Problem details> Starting with the line that contains "3.6, True, False)" and stopping after the line that contains "points = [vertex.co", output every line exactly as it stands.
=-=-=-=-=
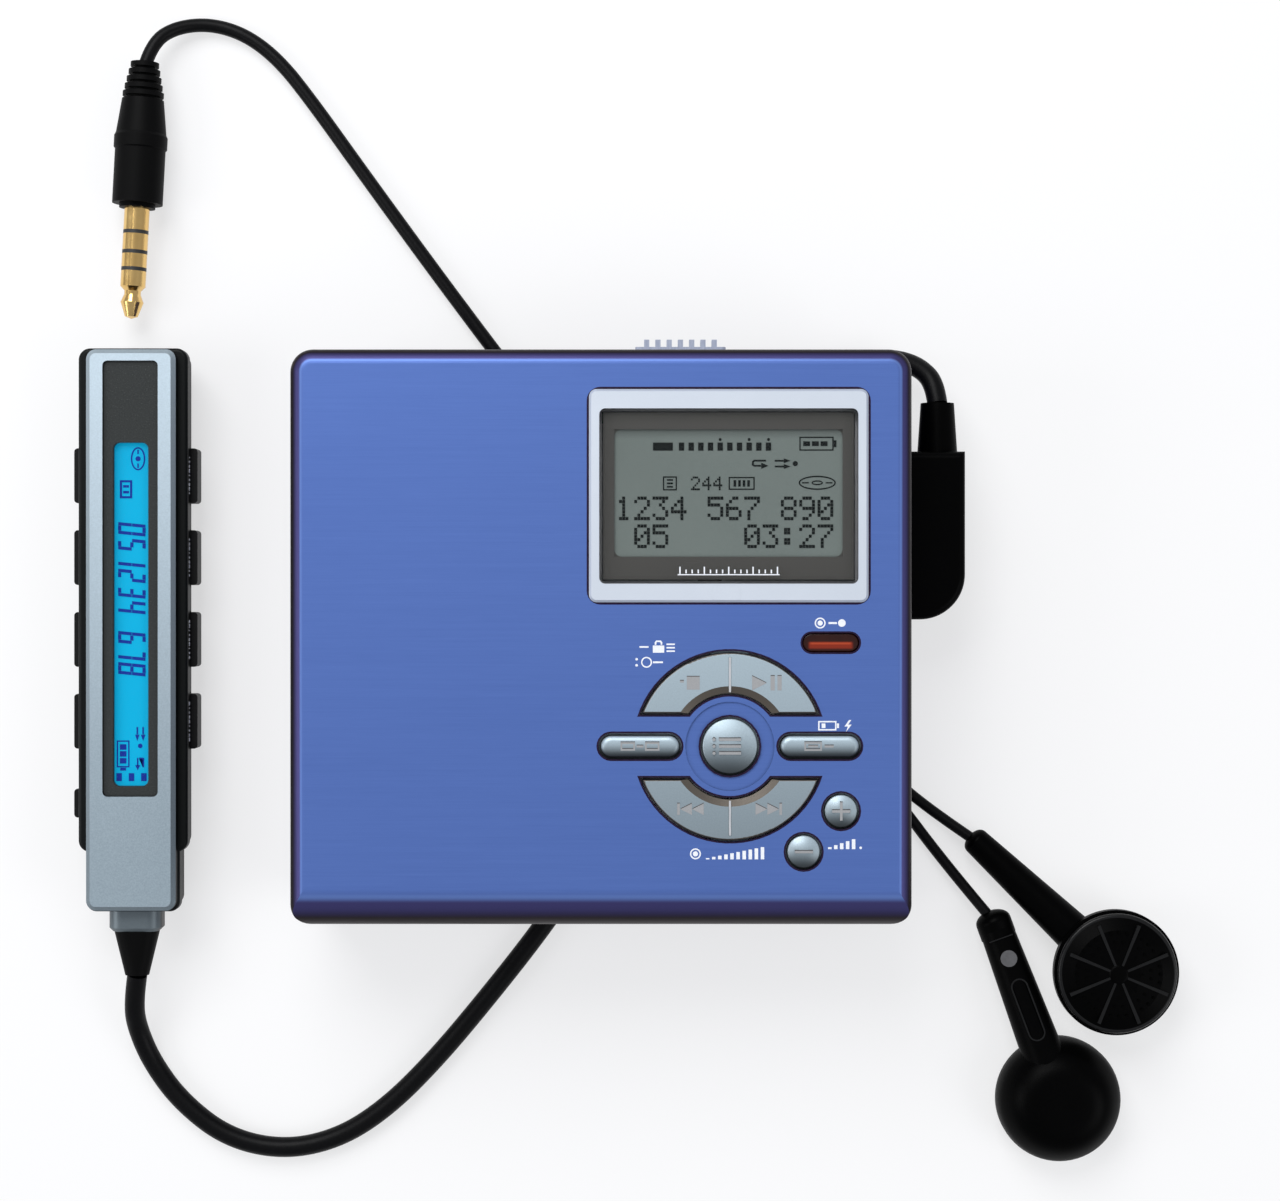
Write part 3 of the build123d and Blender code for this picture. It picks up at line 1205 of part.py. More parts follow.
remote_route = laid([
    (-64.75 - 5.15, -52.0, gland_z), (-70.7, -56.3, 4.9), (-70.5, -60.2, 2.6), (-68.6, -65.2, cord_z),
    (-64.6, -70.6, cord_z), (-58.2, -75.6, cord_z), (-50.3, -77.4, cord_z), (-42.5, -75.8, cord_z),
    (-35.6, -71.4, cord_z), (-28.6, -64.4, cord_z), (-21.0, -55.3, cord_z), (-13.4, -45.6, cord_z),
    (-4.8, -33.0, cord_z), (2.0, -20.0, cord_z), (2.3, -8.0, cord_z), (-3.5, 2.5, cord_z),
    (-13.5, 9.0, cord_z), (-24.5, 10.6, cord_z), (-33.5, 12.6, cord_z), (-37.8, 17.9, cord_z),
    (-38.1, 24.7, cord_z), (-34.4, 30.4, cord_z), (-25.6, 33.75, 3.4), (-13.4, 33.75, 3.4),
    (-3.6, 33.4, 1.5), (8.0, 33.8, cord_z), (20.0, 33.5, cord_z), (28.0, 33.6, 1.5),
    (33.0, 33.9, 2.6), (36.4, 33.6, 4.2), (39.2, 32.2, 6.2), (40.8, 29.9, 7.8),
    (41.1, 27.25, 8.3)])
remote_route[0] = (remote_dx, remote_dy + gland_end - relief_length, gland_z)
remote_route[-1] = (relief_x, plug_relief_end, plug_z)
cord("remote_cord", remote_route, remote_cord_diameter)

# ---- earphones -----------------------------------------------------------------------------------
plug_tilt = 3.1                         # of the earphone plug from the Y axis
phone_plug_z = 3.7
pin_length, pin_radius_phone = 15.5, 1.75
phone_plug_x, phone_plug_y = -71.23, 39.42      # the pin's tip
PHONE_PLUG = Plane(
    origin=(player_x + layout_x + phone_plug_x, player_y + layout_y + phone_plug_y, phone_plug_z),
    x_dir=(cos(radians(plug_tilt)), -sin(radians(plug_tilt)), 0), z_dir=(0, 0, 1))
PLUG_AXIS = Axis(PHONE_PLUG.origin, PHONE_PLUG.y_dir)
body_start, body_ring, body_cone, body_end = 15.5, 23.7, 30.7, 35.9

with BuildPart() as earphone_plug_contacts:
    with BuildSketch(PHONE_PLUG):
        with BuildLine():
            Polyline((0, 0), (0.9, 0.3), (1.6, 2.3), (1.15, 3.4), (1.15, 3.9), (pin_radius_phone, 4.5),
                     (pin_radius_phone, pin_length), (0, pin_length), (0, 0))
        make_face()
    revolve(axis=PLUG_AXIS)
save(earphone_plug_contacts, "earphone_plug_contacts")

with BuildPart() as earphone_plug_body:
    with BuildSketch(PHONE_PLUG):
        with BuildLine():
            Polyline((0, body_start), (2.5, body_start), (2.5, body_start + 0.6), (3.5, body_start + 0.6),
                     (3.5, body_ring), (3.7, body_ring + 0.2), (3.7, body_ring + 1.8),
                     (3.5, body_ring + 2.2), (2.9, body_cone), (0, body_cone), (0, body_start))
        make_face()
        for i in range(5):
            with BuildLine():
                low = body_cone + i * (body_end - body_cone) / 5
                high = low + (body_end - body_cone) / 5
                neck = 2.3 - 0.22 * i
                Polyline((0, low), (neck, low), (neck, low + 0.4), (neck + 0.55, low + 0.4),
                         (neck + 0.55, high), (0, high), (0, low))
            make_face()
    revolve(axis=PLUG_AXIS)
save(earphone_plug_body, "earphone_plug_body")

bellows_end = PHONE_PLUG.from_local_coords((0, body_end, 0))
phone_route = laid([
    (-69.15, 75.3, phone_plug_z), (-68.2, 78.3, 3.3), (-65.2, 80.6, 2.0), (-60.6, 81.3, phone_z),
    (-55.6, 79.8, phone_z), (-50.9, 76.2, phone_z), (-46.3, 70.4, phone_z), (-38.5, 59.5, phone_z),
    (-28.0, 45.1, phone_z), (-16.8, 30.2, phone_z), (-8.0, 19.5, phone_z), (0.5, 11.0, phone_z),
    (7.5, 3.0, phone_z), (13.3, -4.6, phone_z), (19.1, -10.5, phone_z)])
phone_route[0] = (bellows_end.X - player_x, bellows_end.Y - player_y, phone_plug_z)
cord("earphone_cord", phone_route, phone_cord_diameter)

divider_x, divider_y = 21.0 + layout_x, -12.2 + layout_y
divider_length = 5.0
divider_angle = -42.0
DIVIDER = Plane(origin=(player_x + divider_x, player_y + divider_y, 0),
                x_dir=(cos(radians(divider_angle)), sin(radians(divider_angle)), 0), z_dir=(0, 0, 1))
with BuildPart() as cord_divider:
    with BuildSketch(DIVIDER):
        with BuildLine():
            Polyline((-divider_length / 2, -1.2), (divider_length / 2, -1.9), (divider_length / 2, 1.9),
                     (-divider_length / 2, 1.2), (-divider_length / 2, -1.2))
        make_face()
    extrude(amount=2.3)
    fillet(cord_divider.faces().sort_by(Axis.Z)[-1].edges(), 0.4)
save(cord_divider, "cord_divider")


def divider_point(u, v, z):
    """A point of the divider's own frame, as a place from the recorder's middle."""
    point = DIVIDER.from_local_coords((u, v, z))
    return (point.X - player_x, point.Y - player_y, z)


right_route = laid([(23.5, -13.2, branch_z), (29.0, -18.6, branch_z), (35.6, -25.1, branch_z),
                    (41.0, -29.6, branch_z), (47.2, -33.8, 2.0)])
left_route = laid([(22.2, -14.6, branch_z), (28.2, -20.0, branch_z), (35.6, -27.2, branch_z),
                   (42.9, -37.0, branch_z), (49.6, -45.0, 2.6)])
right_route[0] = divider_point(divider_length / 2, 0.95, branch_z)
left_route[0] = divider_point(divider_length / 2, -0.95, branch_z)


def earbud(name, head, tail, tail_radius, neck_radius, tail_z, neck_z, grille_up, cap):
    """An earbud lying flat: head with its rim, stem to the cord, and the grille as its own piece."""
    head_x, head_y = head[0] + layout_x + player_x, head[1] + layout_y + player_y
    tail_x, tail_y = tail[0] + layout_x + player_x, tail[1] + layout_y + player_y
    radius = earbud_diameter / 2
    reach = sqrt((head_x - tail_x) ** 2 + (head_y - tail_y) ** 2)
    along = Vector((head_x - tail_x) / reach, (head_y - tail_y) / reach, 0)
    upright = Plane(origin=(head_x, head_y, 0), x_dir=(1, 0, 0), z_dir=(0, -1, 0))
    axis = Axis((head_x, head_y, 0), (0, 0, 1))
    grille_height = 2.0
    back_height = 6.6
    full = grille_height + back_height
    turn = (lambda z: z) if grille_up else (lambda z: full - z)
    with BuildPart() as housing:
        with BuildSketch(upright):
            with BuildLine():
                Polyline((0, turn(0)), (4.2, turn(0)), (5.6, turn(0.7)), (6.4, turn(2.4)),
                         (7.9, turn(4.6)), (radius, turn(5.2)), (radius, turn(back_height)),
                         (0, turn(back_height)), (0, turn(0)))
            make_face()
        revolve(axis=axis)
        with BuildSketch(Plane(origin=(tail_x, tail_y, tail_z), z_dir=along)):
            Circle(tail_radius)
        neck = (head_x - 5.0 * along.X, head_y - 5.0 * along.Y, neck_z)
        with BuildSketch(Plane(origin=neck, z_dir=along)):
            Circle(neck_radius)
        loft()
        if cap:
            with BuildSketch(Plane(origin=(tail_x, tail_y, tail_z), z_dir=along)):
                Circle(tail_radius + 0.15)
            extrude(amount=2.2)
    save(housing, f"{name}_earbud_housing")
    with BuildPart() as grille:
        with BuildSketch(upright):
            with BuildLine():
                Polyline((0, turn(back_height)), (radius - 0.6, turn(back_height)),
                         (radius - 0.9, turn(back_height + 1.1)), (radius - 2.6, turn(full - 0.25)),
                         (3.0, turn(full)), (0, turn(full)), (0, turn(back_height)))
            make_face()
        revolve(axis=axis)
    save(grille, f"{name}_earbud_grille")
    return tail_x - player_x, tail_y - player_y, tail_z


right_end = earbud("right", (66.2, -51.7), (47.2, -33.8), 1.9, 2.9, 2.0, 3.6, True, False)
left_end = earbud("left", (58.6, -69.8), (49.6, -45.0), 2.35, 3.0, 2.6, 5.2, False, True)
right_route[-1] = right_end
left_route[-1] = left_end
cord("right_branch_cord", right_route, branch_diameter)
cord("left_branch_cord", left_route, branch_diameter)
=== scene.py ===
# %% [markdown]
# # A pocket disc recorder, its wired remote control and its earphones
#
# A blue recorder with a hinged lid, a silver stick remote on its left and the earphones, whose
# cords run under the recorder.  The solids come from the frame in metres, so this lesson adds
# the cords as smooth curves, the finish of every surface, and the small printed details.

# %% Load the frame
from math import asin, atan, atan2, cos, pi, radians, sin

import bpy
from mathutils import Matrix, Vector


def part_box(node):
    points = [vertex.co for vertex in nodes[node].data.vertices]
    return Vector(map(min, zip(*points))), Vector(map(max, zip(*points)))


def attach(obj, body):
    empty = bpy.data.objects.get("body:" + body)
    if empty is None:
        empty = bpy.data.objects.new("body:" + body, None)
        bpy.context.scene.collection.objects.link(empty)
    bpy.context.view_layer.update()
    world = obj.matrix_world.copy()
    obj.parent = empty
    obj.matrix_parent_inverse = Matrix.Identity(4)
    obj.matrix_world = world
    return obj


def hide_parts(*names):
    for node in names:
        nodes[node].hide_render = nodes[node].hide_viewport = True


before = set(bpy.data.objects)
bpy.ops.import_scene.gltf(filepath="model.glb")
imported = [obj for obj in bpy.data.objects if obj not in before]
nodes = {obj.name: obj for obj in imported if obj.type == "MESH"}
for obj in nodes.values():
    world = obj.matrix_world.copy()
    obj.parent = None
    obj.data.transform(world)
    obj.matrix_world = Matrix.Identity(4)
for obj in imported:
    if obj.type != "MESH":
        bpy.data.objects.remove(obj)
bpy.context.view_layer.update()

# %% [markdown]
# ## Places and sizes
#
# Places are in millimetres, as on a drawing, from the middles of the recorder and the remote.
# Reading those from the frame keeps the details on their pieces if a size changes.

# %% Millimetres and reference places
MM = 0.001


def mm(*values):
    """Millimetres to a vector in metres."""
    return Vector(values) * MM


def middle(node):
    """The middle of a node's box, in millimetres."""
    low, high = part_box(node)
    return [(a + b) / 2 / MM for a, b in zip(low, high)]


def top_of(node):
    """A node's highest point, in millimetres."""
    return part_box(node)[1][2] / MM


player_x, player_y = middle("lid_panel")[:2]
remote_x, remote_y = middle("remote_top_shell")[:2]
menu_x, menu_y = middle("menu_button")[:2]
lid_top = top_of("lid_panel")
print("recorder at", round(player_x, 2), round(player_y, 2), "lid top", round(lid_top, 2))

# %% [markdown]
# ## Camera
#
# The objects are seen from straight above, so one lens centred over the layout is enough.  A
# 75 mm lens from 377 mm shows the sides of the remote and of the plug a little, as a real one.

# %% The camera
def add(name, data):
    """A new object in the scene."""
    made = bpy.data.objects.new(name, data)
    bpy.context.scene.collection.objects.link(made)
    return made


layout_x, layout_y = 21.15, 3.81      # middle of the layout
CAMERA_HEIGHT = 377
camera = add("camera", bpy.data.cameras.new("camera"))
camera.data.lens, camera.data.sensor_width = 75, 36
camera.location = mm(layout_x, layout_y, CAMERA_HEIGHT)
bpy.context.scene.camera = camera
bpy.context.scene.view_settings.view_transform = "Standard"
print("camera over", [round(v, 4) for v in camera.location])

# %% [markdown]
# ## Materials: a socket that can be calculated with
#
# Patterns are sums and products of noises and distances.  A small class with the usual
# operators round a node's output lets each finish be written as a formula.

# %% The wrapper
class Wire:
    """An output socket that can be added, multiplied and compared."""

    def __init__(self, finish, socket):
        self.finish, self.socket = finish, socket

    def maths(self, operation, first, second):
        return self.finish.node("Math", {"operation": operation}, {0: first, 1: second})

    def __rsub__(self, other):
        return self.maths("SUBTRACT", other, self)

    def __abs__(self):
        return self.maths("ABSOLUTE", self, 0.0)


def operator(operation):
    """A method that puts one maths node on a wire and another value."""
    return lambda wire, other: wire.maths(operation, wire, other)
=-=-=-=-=
Solution to this exercise>
right_end = earbud("right", (66.2, -51.7), (47.2, -33.8), 1.9, 2.9, 2.0, 3.6, True, False)
left_end = earbud("left", (58.6, -69.8), (49.6, -45.0), 2.35, 3.0, 2.6, 5.2, False, True)
right_route[-1] = right_end
left_route[-1] = left_end
cord("right_branch_cord", right_route, branch_diameter)
cord("left_branch_cord", left_route, branch_diameter)
=== scene.py ===
# %% [markdown]
# # A pocket disc recorder, its wired remote control and its earphones
#
# A blue recorder with a hinged lid, a silver stick remote on its left and the earphones, whose
# cords run under the recorder.  The solids come from the frame in metres, so this lesson adds
# the cords as smooth curves, the finish of every surface, and the small printed details.

# %% Load the frame
from math import asin, atan, atan2, cos, pi, radians, sin

import bpy
from mathutils import Matrix, Vector


def part_box(node):
    points = [vertex.co for vertex in nodes[node].data.vertices]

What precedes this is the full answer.